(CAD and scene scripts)
══════════════════════════════

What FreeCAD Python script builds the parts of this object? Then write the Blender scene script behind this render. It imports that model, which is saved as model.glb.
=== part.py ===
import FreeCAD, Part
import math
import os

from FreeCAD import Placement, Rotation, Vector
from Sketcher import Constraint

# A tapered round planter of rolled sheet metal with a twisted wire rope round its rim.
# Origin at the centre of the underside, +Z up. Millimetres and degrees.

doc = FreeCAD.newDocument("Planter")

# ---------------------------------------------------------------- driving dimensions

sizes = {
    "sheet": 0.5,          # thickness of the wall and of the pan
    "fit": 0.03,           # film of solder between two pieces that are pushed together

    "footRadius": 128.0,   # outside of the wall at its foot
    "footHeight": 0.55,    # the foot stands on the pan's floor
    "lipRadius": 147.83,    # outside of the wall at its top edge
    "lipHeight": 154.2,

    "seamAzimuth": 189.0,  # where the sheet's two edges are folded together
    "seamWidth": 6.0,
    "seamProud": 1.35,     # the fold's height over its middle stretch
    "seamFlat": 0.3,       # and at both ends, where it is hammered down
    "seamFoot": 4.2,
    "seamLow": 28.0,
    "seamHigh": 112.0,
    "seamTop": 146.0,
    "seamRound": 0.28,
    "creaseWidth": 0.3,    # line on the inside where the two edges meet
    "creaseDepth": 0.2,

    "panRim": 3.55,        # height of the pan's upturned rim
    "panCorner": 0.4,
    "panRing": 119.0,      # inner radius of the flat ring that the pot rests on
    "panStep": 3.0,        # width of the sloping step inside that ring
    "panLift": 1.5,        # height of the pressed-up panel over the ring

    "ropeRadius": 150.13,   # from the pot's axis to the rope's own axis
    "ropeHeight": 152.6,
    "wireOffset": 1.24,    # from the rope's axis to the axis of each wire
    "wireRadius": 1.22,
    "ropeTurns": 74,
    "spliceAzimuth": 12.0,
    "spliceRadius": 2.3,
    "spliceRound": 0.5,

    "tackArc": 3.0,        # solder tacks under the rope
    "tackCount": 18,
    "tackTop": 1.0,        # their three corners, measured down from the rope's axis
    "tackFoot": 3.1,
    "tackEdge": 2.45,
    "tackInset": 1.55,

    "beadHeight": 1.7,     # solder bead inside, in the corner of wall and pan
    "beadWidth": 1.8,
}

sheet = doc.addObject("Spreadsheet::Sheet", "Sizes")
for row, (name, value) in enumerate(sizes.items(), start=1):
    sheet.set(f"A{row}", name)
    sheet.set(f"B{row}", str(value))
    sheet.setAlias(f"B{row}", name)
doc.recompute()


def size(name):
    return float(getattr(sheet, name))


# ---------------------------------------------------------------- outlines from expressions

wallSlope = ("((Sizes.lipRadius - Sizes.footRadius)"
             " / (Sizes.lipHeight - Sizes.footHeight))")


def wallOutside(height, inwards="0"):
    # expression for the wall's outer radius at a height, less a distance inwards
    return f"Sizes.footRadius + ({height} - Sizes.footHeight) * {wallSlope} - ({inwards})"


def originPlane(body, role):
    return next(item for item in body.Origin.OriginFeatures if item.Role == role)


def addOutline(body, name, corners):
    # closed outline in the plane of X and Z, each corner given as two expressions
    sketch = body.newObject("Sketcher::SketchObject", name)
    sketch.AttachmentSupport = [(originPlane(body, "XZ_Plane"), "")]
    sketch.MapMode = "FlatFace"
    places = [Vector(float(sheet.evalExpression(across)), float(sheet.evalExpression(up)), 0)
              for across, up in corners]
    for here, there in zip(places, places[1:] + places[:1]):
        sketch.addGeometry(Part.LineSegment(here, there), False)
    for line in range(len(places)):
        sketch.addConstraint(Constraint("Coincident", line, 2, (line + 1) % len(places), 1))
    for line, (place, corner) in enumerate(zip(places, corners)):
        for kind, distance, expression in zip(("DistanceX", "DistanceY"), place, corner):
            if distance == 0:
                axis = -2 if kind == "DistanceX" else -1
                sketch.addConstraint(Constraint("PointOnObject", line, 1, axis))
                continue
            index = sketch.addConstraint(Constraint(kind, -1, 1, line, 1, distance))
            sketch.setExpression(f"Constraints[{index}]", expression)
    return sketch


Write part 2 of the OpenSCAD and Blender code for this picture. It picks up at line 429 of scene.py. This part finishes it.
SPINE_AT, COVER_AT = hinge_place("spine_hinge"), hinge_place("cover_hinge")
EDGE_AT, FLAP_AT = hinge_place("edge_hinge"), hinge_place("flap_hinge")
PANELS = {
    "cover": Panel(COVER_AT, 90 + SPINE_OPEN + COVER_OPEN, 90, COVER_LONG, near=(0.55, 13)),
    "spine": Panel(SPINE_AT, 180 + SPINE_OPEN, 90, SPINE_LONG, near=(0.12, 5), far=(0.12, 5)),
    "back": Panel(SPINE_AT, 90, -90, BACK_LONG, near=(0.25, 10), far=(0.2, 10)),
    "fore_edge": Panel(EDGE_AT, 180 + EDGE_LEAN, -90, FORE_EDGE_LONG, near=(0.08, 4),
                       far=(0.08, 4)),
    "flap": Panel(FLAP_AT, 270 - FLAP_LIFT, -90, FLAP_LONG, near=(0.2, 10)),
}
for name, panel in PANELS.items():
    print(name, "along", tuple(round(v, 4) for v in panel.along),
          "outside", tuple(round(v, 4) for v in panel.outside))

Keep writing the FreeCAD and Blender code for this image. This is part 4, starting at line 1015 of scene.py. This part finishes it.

══════════════════════════════

To be done:
Your task is to print all of the records exactly.

Final answer:
What FreeCAD Python script builds the parts of this object? Then write the Blender scene script behind this render. It imports that model, which is saved as model.glb.
=== part.py ===
import FreeCAD, Part
import math
import os

from FreeCAD import Placement, Rotation, Vector
from Sketcher import Constraint

# A tapered round planter of rolled sheet metal with a twisted wire rope round its rim.
# Origin at the centre of the underside, +Z up. Millimetres and degrees.

doc = FreeCAD.newDocument("Planter")

# ---------------------------------------------------------------- driving dimensions

sizes = {
    "sheet": 0.5,          # thickness of the wall and of the pan
    "fit": 0.03,           # film of solder between two pieces that are pushed together

    "footRadius": 128.0,   # outside of the wall at its foot
    "footHeight": 0.55,    # the foot stands on the pan's floor
    "lipRadius": 147.83,    # outside of the wall at its top edge
    "lipHeight": 154.2,

    "seamAzimuth": 189.0,  # where the sheet's two edges are folded together
    "seamWidth": 6.0,
    "seamProud": 1.35,     # the fold's height over its middle stretch
    "seamFlat": 0.3,       # and at both ends, where it is hammered down
    "seamFoot": 4.2,
    "seamLow": 28.0,
    "seamHigh": 112.0,
    "seamTop": 146.0,
    "seamRound": 0.28,
    "creaseWidth": 0.3,    # line on the inside where the two edges meet
    "creaseDepth": 0.2,

    "panRim": 3.55,        # height of the pan's upturned rim
    "panCorner": 0.4,
    "panRing": 119.0,      # inner radius of the flat ring that the pot rests on
    "panStep": 3.0,        # width of the sloping step inside that ring
    "panLift": 1.5,        # height of the pressed-up panel over the ring

    "ropeRadius": 150.13,   # from the pot's axis to the rope's own axis
    "ropeHeight": 152.6,
    "wireOffset": 1.24,    # from the rope's axis to the axis of each wire
    "wireRadius": 1.22,
    "ropeTurns": 74,
    "spliceAzimuth": 12.0,
    "spliceRadius": 2.3,
    "spliceRound": 0.5,

    "tackArc": 3.0,        # solder tacks under the rope
    "tackCount": 18,
    "tackTop": 1.0,        # their three corners, measured down from the rope's axis
    "tackFoot": 3.1,
    "tackEdge": 2.45,
    "tackInset": 1.55,

    "beadHeight": 1.7,     # solder bead inside, in the corner of wall and pan
    "beadWidth": 1.8,
}

sheet = doc.addObject("Spreadsheet::Sheet", "Sizes")
for row, (name, value) in enumerate(sizes.items(), start=1):
    sheet.set(f"A{row}", name)
    sheet.set(f"B{row}", str(value))
    sheet.setAlias(f"B{row}", name)
doc.recompute()


def size(name):
    return float(getattr(sheet, name))


# ---------------------------------------------------------------- outlines from expressions

wallSlope = ("((Sizes.lipRadius - Sizes.footRadius)"
             " / (Sizes.lipHeight - Sizes.footHeight))")


def wallOutside(height, inwards="0"):
    # expression for the wall's outer radius at a height, less a distance inwards
    return f"Sizes.footRadius + ({height} - Sizes.footHeight) * {wallSlope} - ({inwards})"


def originPlane(body, role):
    return next(item for item in body.Origin.OriginFeatures if item.Role == role)


def addOutline(body, name, corners):
    # closed outline in the plane of X and Z, each corner given as two expressions
    sketch = body.newObject("Sketcher::SketchObject", name)
    sketch.AttachmentSupport = [(originPlane(body, "XZ_Plane"), "")]
    sketch.MapMode = "FlatFace"
    places = [Vector(float(sheet.evalExpression(across)), float(sheet.evalExpression(up)), 0)
              for across, up in corners]
    for here, there in zip(places, places[1:] + places[:1]):
        sketch.addGeometry(Part.LineSegment(here, there), False)
    for line in range(len(places)):
        sketch.addConstraint(Constraint("Coincident", line, 2, (line + 1) % len(places), 1))
    for line, (place, corner) in enumerate(zip(places, corners)):
        for kind, distance, expression in zip(("DistanceX", "DistanceY"), place, corner):
            if distance == 0:
                axis = -2 if kind == "DistanceX" else -1
                sketch.addConstraint(Constraint("PointOnObject", line, 1, axis))
                continue
            index = sketch.addConstraint(Constraint(kind, -1, 1, line, 1, distance))
            sketch.setExpression(f"Constraints[{index}]", expression)
    return sketch


Write part 2 of the OpenSCAD and Blender code for this picture. It picks up at line 429 of scene.py. This part finishes it.
SPINE_AT, COVER_AT = hinge_place("spine_hinge"), hinge_place("cover_hinge")
EDGE_AT, FLAP_AT = hinge_place("edge_hinge"), hinge_place("flap_hinge")
PANELS = {
    "cover": Panel(COVER_AT, 90 + SPINE_OPEN + COVER_OPEN, 90, COVER_LONG, near=(0.55, 13)),
    "spine": Panel(SPINE_AT, 180 + SPINE_OPEN, 90, SPINE_LONG, near=(0.12, 5), far=(0.12, 5)),
    "back": Panel(SPINE_AT, 90, -90, BACK_LONG, near=(0.25, 10), far=(0.2, 10)),
    "fore_edge": Panel(EDGE_AT, 180 + EDGE_LEAN, -90, FORE_EDGE_LONG, near=(0.08, 4),
                       far=(0.08, 4)),
    "flap": Panel(FLAP_AT, 270 - FLAP_LIFT, -90, FLAP_LONG, near=(0.2, 10)),
}
for name, panel in PANELS.items():
    print(name, "along", tuple(round(v, 4) for v in panel.along),
          "outside", tuple(round(v, 4) for v in panel.outside))

Keep writing the FreeCAD and Blender code for this image. This is part 4, starting at line 1015 of scene.py. This part finishes it.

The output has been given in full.